Could Cinderella ever imagine she would be freed from the chains binding her?  There are times when life gives us lemons.  This isn’t suggesting we make lemonade.  This is expressing the reality of places, thoughts, or circumstances leaving us tied up in knots.  

One of the things Cinderella never gave up on was possibility.  She never would have wished for, prayed for, or summoned her fairy godmother if she didn’t believe there was something beyond her current state-of-affairs.

Let’s move on to Misty Copeland.  Could a thirteen-year-old poor black girl ever imagine she would be a principal dancer for the American Ballet Theater?  There are times when others can see something in us, we didn’t see in ourselves.  These people provide the chrysalis for our eventual transformation.  There is a catalyst causing a spiritual chemical reaction allowing one’s natural talent to emerge and shine.

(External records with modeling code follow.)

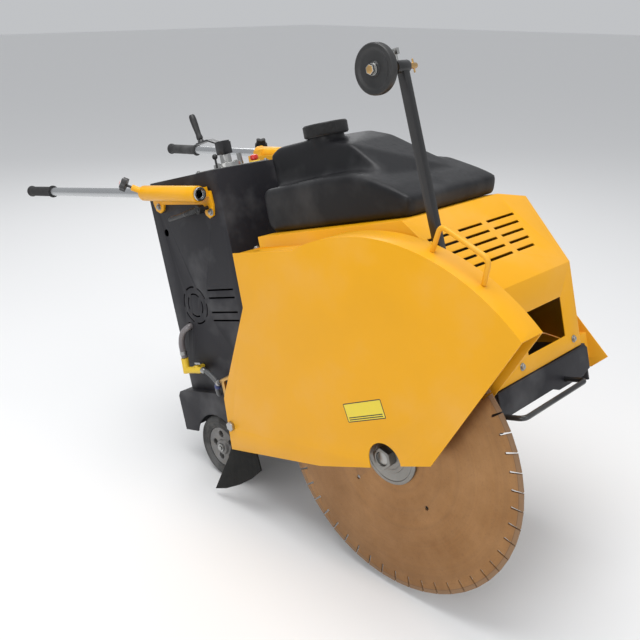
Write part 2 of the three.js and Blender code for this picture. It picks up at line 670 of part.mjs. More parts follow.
function buildWater() {
  const filler = [-218, 200];
  const neck = barZ(44, [735, 765], filler, 28);
  const outer = join(tankLower(0), tankUpper(0), neck);
  const hollow = join(tankLower(5), tankUpper(5));
  const tank = cut(outer, hollow, barZ(38, [725, 770], filler, 28));
  addPart('water_tank', tank, plastic);
  const skirt = barZ(57.5, [750, 777], filler, 36);
  addPart('tank_cap', cut(skirt, barZ(44 + 1, [745, 767], filler, 28)), plastic);

  const [runY, faceY] = [20, consoleY[0] - gap];
  const body = join(
    bar(11, [-802, runY, 196], [-806, runY, 150], 18),
    bar(10, [-806, runY, 158], [-722, runY, 163], 18),
    block([-766, -744], [runY, faceY], [150, 172]),
    barZ(7, [165, 176], [-745, runY], 14),
  );
  addPart('water_valve', cut(body, barZ(3 + gap, [168, 180], [-745, runY], 12)), brass);
  const stem = barZ(3, [168.5, 184], [-745, runY], 12);
  addPart('valve_handle', join(stem, block([-749, -722], grow([runY, runY], 5), [180, 186])), red);

  const upper = [[-773, 56, 289], [-773, 40, 288], [-790, 26, 272], [-802, 21, 240], [-801.5, runY, 197.5]];
  addPart('hose_upper', routed(upper, 9.5, 14), clearHose);
  const lower = [
    [-717, runY, 162], [-698, runY, 155], [-668, runY, 132], [-646, 12, 108], [-624, -8, 104], [-606, -22, 128],
    [-590, -25, 144.6], [-579, -25, 148.8],
  ];
  addPart('hose_lower', routed(lower, 7, 20), plastic);
  const pipe = routed([
    [-577.4, -25, 149.4], [-560, -25, 156], [-480, -25, 178], [-300, -25, 196], [-180, -25, 150],
  ], 6, 16);
  const clip = join(block([-572, -560], [-29, 23.6], [70, 76]), block([-572, -560], [-29, -21], [70, 152]));
  addPart('water_pipe', join(pipe, clip), brass);
}

buildFrame();
buildFront();
buildHood();
buildEngine();
buildBelts();
buildBlade();
buildGuard();
buildRear();
buildFrontAxle();
buildConsole();
buildControls();
buildHandle({
  side: 'right', face: consoleY[0], outward: -1, axisY: 8, centre: [-668, 681], pitch: radians(6.9), pushedIn: 0,
});
buildHandle({
  side: 'left', face: consoleY[1], outward: 1, axisY: 462, centre: [-668, 732], pitch: radians(10.1), pushedIn: 220,
});
buildGuide();
buildWater();

// Tip the machine onto its wheels and centre it over the floor
chassis.rotation.y = -noseUp;
machine.updateMatrixWorld(true);
const bounds = new THREE.Box3().setFromObject(machine, true);
const middle = bounds.getCenter(new THREE.Vector3());
chassis.position.set(-middle.x, -middle.y, -bounds.min.z);
machine.updateMatrixWorld(true);

export default machine;
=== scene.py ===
import json
import math
import bpy
from mathutils import Matrix, Vector

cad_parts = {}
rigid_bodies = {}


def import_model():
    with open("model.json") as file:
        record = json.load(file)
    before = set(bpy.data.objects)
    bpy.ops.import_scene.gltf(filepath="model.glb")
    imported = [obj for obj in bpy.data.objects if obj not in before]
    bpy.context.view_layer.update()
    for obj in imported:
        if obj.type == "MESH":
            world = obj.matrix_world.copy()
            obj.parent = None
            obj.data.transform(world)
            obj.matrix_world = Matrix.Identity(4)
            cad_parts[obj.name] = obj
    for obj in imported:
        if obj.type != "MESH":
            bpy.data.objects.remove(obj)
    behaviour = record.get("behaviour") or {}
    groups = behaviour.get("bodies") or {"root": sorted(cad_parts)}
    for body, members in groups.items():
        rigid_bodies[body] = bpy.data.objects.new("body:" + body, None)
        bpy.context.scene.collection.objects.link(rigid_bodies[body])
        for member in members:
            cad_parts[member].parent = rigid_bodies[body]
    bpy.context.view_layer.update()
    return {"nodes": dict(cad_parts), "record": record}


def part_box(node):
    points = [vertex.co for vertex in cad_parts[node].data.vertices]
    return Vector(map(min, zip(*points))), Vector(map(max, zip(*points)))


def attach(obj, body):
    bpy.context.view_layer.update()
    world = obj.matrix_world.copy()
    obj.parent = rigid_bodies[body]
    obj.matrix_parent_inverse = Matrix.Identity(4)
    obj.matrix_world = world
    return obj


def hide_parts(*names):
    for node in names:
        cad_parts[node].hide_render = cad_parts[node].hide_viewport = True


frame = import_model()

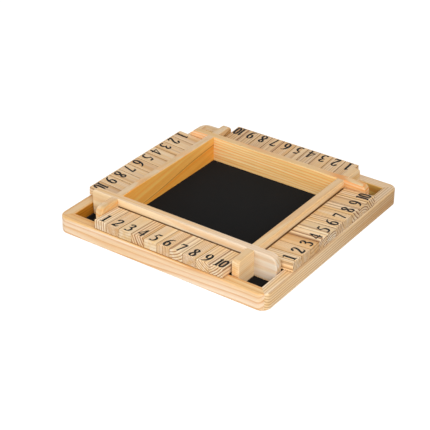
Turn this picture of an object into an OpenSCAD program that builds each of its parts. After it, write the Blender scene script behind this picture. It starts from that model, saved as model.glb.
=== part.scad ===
// Four player flip tile game: a square pine tray with a row of ten hinged number tiles on each side.
// X runs along the front rail, Y from front to back, Z up. The origin is the centre of the underside.
// The front side is drawn once and turned by quarter turns to make the right, back and left sides.

/* [Tray] */
// Overall width and depth of the tray
box_w = 220; // [200:1:260]
// Overall height, to the top of the inner walls
box_h = 30; // [28:0.5:40]
// Height of the outer rails
rail_h = 16; // [14:0.5:18]
// Thickness of the outer rails
rail_t = 11; // [9:0.5:14]
// Radius of the tray's four upright outer corners
rail_corner_r = 9; // [3:0.5:10]
// Radius along the top edges of the rails
rail_edge_r = 1.5; // [0.5:0.1:2.5]
// Radius along the bottom outer edge of the rails
rail_foot_r = 0.8; // [0.3:0.1:1.5]

/* [Base] */
// Thickness of the base board
base_t = 3; // [2:0.5:5]
// Height of the base board's underside above the table
base_recess = 1.3; // [0.8:0.1:3]
// Depth of the groove in the rails that holds the base board
groove_depth = 4; // [2:0.5:6]
// Gap between the edge of the base board and the bottom of the groove
groove_end_gap = 0.5; // [0.2:0.1:1]
// Thickness of the felt
felt_t = 1; // [0.5:0.1:2]
// Gap between the edge of the felt and the rails
felt_edge_gap = 0.2; // [0:0.1:1]

/* [Inner walls] */
// Thickness of the inner walls
wall_t = 7.4; // [6:0.1:9]
// Width of the trough between an inner wall and its outer rail
trough_w = 23; // [20:0.5:28]
// Radius along the top edges and round the ears of the inner walls
wall_edge_r = 0.9; // [0.5:0.1:2]
// Radius of the top outer corner of most ears
ear_r = 5.5; // [2.5:0.5:8]
// Radius of that corner on the one round ear of the front and back walls
round_ear_r = 8.5; // [5:0.5:10]
// Radius of that corner on the nearly square left ears of the front and right walls
square_ear_r = 3; // [2.5:0.5:5]
// Gap between the end of an ear and the outer rail
ear_gap = 0.8; // [0.5:0.1:3]

/* [Tiles] */
// Number of tiles in a row
tile_count = 10; // [9:1:12]
// Thickness of a tile
tile_t = 8.8; // [7:0.2:10]
// Gap between neighbouring tiles
tile_gap = 0.4; // [0.2:0.05:0.6]
// Free space in the row beside tile 1
row_start_gap = 0.6; // [0.4:0.1:2]
// Free space in the row beside the last tile
row_end_gap = 1.4; // [0.4:0.1:3]
// Distance of the tiles' outer ends from the tray's outside
tile_setback = 1; // [0:0.1:3]
// Slope of a tile at rest, in degrees, outer end up
tile_tilt = 4; // [3:0.5:6]
// Gap between a tile at rest and the rail's inner top edge
tile_rest_gap = 0.15; // [0.1:0.05:0.4]
// Radius of a tile's inner end, which turns past the wall
tile_heel_r = 2; // [1:0.1:3]
// Radius of a tile's outer end
tile_nose_r = 0.8; // [0.5:0.1:2]
// Radius along a tile's long edges
tile_edge_r = 0.7; // [0.2:0.1:1]
// Gap between the wall and a tile's inner end as it turns past
heel_clear = 0.55; // [0.3:0.05:1]

/* [Rods] */
// Diameter of a rod
rod_d = 3; // [2:0.5:4]
// Distance of the rod's axis from a tile's inner end
rod_inset = 8.5; // [7:0.5:11]
// Radial clearance of the rod in a tile
rod_play = 0.06; // [0.03:0.01:0.1]
// Radial clearance of the rod in its sockets
socket_play = 0.03; // [0.01:0.01:0.05]
// Depth of the blind sockets in the ears
socket_depth = 5; // [3:0.5:5.5]
// Gap between a rod's end and the bottom of its socket
rod_end_gap = 0.3; // [0.1:0.1:0.6]

/* [Screws] */
// Distance between the two screws in a wall
screw_spread = 90; // [60:5:110]
// Length of a screw
screw_l = 12; // [9:1:16]
// Diameter of a screw's shank
screw_d = 2.5; // [2:0.1:3]
// Diameter of a screw's head
screw_head_d = 5; // [4:0.2:6]
// Length of a screw's point
screw_tip_l = 2.5; // [1.5:0.5:4]
// Width of the cross slot in a screw's head
slot_w = 0.7; // [0.4:0.1:1]
// Length of the cross slot in a screw's head
slot_l = 2.8; // [2:0.1:3.5]
// Depth of the cross slot in a screw's head
slot_depth = 0.7; // [0.4:0.1:1]
// Radial clearance of a screw in the wood
screw_play = 0.03; // [0.01:0.01:0.1]

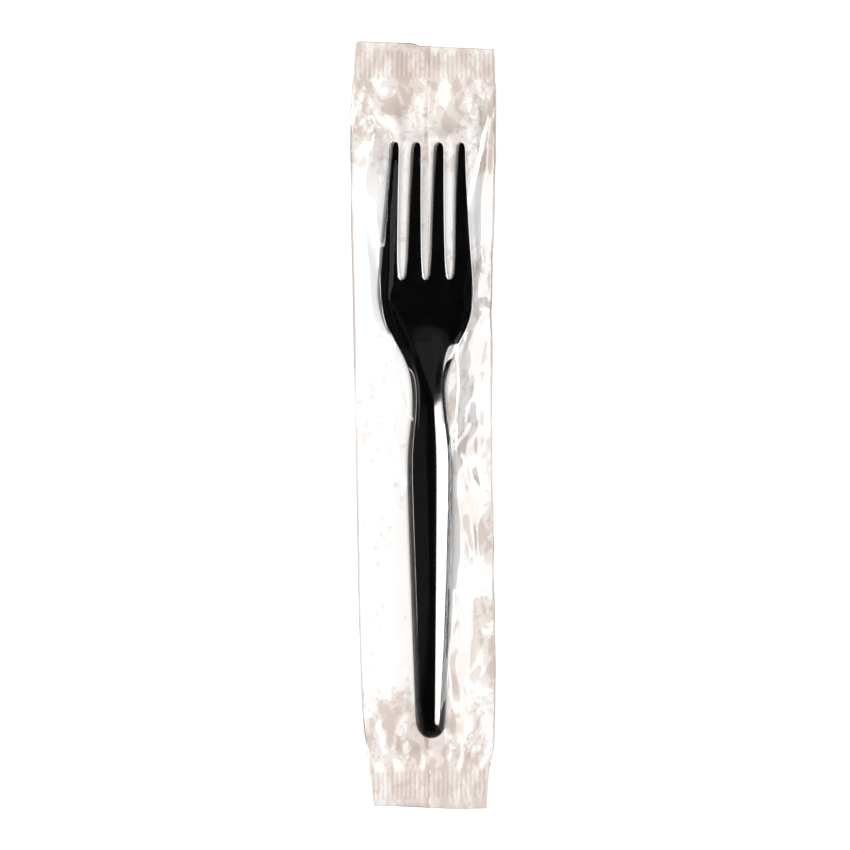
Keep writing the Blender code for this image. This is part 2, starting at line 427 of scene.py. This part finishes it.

How do we come to know what’s possible?  The author Andy Andrews wrote a book I give to many people called The Travelers Gift.  Andrews lost both parents as a teen.  A mysterious man showed up in his life and gave him three biographies to read.  He was hooked on biographies and autobiographies.  What he realized after reading over two hundred of this genre is no one who wrote an autobiography or had a biography written about them failed.  They all came through their challenges.  Perhaps this genre is a place to start.  It’s like getting a running start for the broad jump.  We need some lift to go far.

Explore what you believe is only imagination.  Give yourself the energy and impetus to see who in the world ever overcame similar obstacles to you and see what catapulted them to achieve their dreams.  It’s a good place to start before adding your own ingredients to life’s great recipe.